Their history in the U.S. goes back - way back, said Goldstein, "The first bonded winery in the U.S., in 1860, was in the Finger Lakes."

A flight of eight dry and sweet Alsatian wines circled the globe, from Chile to Michigan, and from Mendocino to Sicily.

The most surprising was a Gewurztraminer from Michigan's Old Mission Peninsula - a 2011 Manigold Farm from Left Foot Charlie - which wowed the audience.


Although this wasn't presented at the educational seminar (some of it may have been part of the Friday night Welcome Dinner which I did not attend), for most in Anderson Valley, the money's in Pinot Noir; the Alsatians, except for Navarro and a few other wineries, rarely get the limelight. Out of the county's 67 acres of Riesling, just over half - 38 acres - are in Anderson Valley.

As Haeger writes in his new book, Riesling Rediscovered, "Sadly the runaway success of Pinot Noir since the 1990s has all but eradicated Riesling from Anderson Valley, despite local winegrowers' nostalgic and symbolic attachment to what they call 'Alsace Varietals' and to the International Alsace Varietals Festival."

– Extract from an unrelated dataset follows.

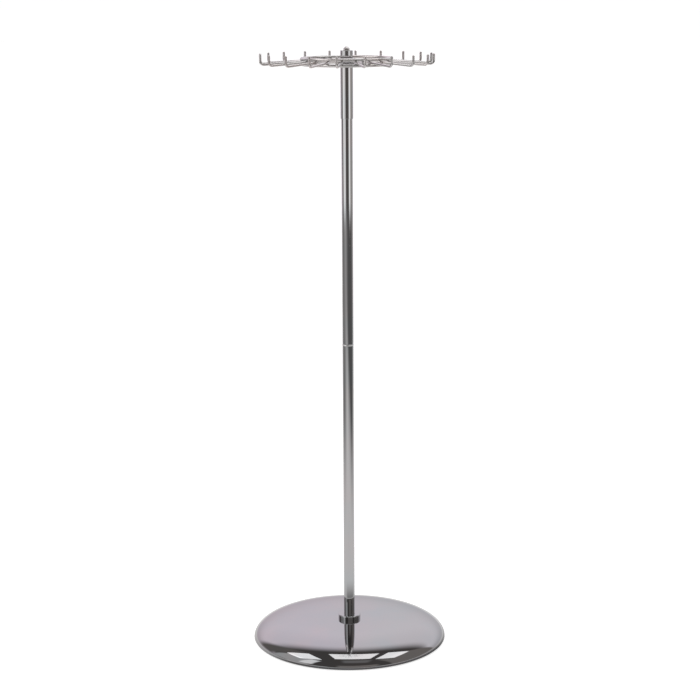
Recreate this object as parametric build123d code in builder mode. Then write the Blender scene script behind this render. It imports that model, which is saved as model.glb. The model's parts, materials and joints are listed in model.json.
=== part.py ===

The original 1968 vines planted in Anderson Valley by Tony Husch are still bearing, Haeger says. The main Reisling vintner is Navarro, which makes a dry cuvee that Haeger describes as quite variable from vintage to vintage.

Elsewhere in Mendocino, Haeger mentions Cole Ranch as the source of 30 acres of Riesling, along with McFadden Vineyards in Potter Valley, a cooler valley than other inland areas closer to Ukiah, where some vines are thought to be the oldest Riesling in the county.

McFadden, which makes only organically grown wines, was not included in the morning's festivities, as they are not located in Anderson Valley and did not take a booth at the afternoon Grand Tasting.

Today McFadden's Riesling grapes are the exclusive source for Chateau Montelena's Riesling. In addition, Dashe Cellars make a single vineyard dry Riesling from McFadden's vines. In some years, McFadden makes a regular, dry Riesling and, less frequently, a lovely late harvest sweet Riesling dessert wine.